Exercise -
Copy out all the lines in the records that include the word "pose".
──────────────────────────────
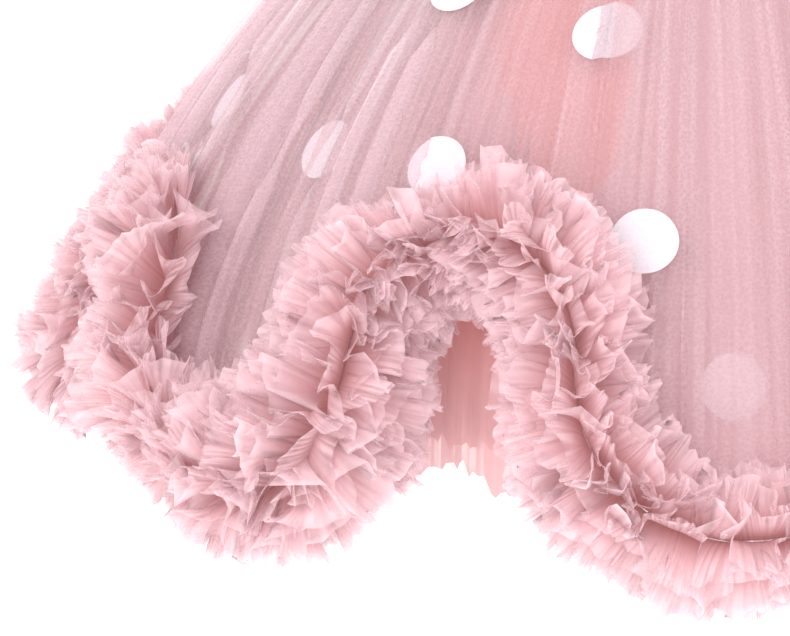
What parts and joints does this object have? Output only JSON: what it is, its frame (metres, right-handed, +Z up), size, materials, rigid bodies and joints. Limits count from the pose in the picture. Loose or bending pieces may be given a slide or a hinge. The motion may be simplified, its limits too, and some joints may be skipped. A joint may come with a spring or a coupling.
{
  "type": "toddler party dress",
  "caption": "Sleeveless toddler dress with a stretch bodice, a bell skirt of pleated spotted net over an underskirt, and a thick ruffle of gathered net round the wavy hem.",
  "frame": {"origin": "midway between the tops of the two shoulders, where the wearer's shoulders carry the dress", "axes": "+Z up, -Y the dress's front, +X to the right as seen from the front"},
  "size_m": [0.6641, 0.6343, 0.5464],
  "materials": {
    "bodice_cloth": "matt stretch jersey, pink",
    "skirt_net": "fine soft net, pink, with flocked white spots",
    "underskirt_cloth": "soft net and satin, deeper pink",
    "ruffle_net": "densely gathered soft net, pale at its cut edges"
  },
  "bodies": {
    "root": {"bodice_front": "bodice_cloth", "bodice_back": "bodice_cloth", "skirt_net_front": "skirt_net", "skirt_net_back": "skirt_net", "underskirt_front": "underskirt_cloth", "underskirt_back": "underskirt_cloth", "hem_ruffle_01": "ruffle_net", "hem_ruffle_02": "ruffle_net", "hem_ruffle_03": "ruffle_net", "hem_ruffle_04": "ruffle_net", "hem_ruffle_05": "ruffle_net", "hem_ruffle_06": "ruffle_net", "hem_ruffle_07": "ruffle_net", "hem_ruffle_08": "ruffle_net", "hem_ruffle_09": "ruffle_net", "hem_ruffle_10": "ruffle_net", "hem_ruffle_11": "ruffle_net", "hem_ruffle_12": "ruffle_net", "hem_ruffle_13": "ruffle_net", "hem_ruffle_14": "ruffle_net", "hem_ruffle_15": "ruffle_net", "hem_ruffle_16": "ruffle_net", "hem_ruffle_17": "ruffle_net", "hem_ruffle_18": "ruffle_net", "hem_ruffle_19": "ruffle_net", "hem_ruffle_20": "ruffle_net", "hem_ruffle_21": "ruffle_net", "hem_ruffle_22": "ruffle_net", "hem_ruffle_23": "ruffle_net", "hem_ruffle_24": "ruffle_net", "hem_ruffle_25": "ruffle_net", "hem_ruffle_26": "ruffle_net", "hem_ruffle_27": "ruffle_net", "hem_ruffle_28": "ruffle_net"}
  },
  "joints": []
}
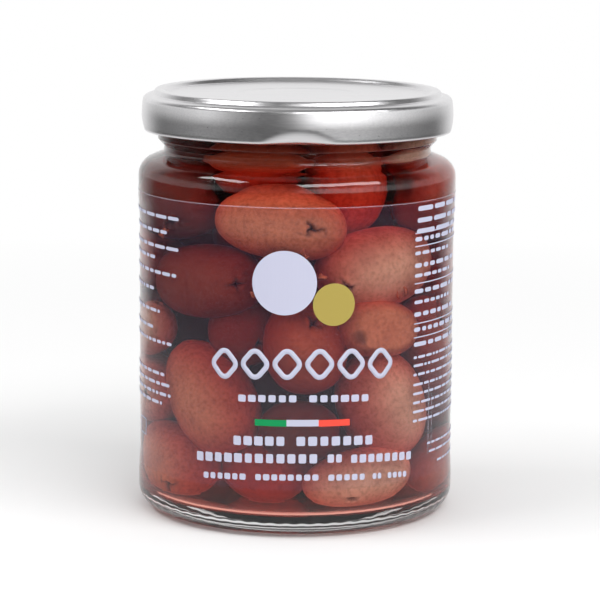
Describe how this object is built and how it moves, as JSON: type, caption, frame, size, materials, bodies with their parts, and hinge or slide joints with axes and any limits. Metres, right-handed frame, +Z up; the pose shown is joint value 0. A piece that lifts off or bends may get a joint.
──────────────────────────────
Full output -
What parts and joints does this object have? Output only JSON: what it is, its frame (metres, right-handed, +Z up), size, materials, rigid bodies and joints. Limits count from the pose in the picture. Loose or bending pieces may be given a slide or a hinge. The motion may be simplified, its limits too, and some joints may be skipped. A joint may come with a spring or a coupling.
Describe how this object is built and how it moves, as JSON: type, caption, frame, size, materials, bodies with their parts, and hinge or slide joints with axes and any limits. Metres, right-handed frame, +Z up; the pose shown is joint value 0. A piece that lifts off or bends may get a joint.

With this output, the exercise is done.